[Start Provided material]
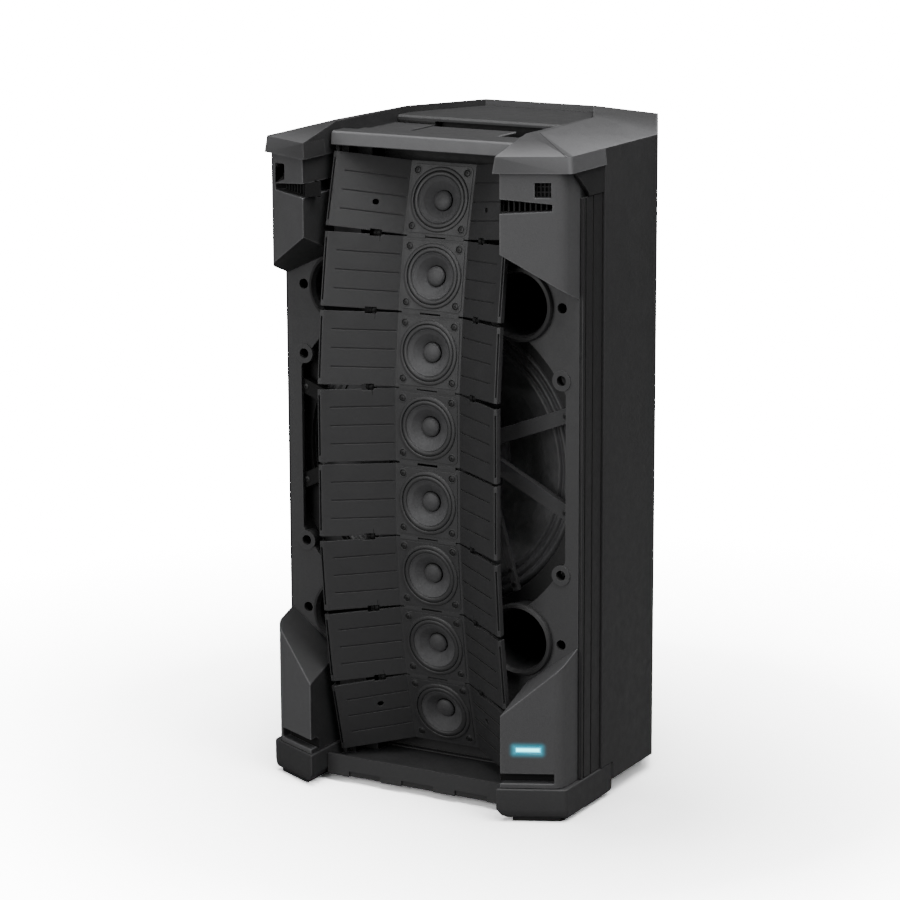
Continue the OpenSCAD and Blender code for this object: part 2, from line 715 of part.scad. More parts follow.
// Two combination inputs, an output and an auxiliary input.
module input_jacks() {
    color([0.08, 0.08, 0.08]) from_front() for (p = jack_spots())
        difference() {
            union() {
                bar_y(panel_face_y + 0.1, panel_face_y + 1.6, 12.6, p.x, p.y);
                bar_y(340, panel_face_y + 0.1, 11, p.x, p.y);
            }
            bar_y(350, rear_y + 3, 8.6, p.x, p.y);
        }
}

module channel_knob(z) {
    color([0.09, 0.09, 0.1]) from_front() difference() {
        union() {
            bar_y(panel_face_y + 0.5, cab_d, 8.2, knob_x, z);
            bar_y(350, panel_face_y + 1, knob_shaft_r, knob_x, z);
        }
        span([knob_x - 0.6, cab_d - 0.8, z], [knob_x + 0.6, cab_d + 1, z + 7.2]);
    }
}

module channel_knob_1() { channel_knob(knob_z[0]); }
module channel_knob_2() { channel_knob(knob_z[1]); }

// Rocker that turns about a pin along X behind the panel.
module power_switch() {
    color([0.05, 0.05, 0.05]) from_front() intersection() {
        bar_x(rocker_at.x - 9, rocker_at.x + 9, 10, panel_face_y - 6, rocker_at.y);
        span([rocker_at.x - 9, panel_face_y - 8, rocker_at.y - 7],
            [rocker_at.x + 9, panel_face_y + 5, rocker_at.y + 7]);
    }
}

// Slide switch for the two tone settings.
module mode_switch() {
    color([0.75, 0.75, 0.75]) from_front()
        span([slider_at.x - 6.6, panel_y - 6, slider_at.y - 2.6],
            [slider_at.x - 0.6, panel_face_y + 3, slider_at.y + 2.6]);
}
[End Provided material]
Give back the whole listing, word for word.

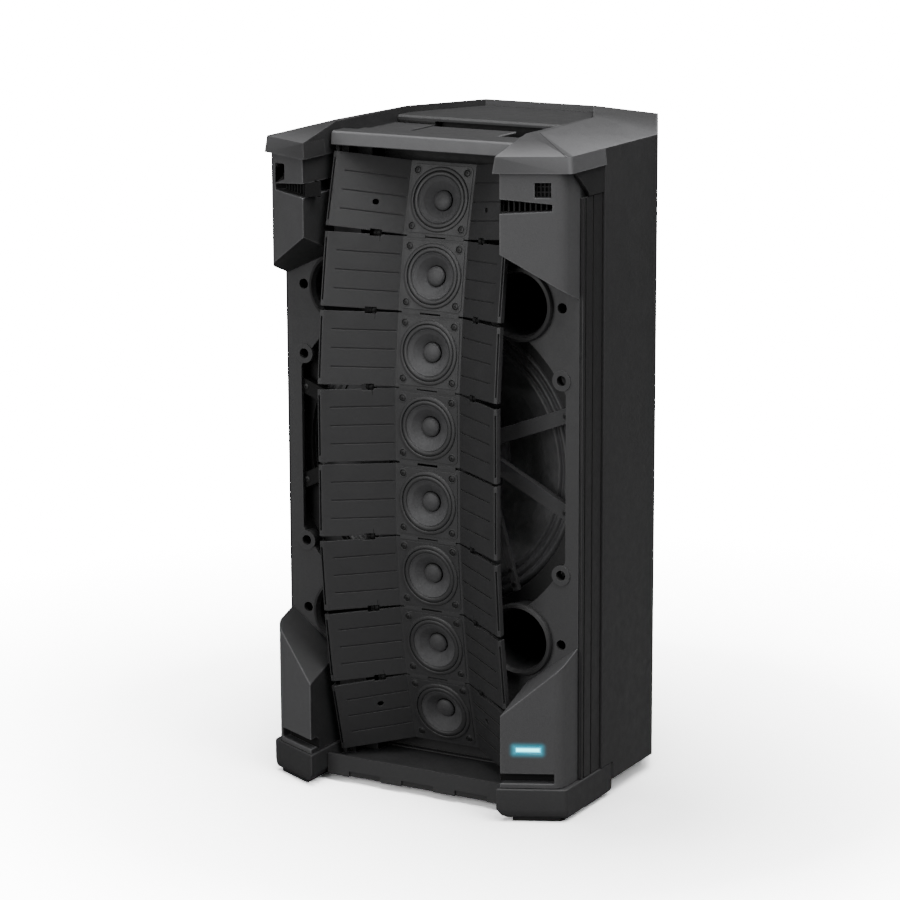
Continue the OpenSCAD and Blender code for this object: part 2, from line 715 of part.scad. More parts follow.
// Two combination inputs, an output and an auxiliary input.
module input_jacks() {
    color([0.08, 0.08, 0.08]) from_front() for (p = jack_spots())
        difference() {
            union() {
                bar_y(panel_face_y + 0.1, panel_face_y + 1.6, 12.6, p.x, p.y);
                bar_y(340, panel_face_y + 0.1, 11, p.x, p.y);
            }
            bar_y(350, rear_y + 3, 8.6, p.x, p.y);
        }
}

module channel_knob(z) {
    color([0.09, 0.09, 0.1]) from_front() difference() {
        union() {
            bar_y(panel_face_y + 0.5, cab_d, 8.2, knob_x, z);
            bar_y(350, panel_face_y + 1, knob_shaft_r, knob_x, z);
        }
        span([knob_x - 0.6, cab_d - 0.8, z], [knob_x + 0.6, cab_d + 1, z + 7.2]);
    }
}

module channel_knob_1() { channel_knob(knob_z[0]); }
module channel_knob_2() { channel_knob(knob_z[1]); }

// Rocker that turns about a pin along X behind the panel.
module power_switch() {
    color([0.05, 0.05, 0.05]) from_front() intersection() {
        bar_x(rocker_at.x - 9, rocker_at.x + 9, 10, panel_face_y - 6, rocker_at.y);
        span([rocker_at.x - 9, panel_face_y - 8, rocker_at.y - 7],
            [rocker_at.x + 9, panel_face_y + 5, rocker_at.y + 7]);
    }
}

// Slide switch for the two tone settings.
module mode_switch() {
    color([0.75, 0.75, 0.75]) from_front()
        span([slider_at.x - 6.6, panel_y - 6, slider_at.y - 2.6],
            [slider_at.x - 0.6, panel_face_y + 3, slider_at.y + 2.6]);
}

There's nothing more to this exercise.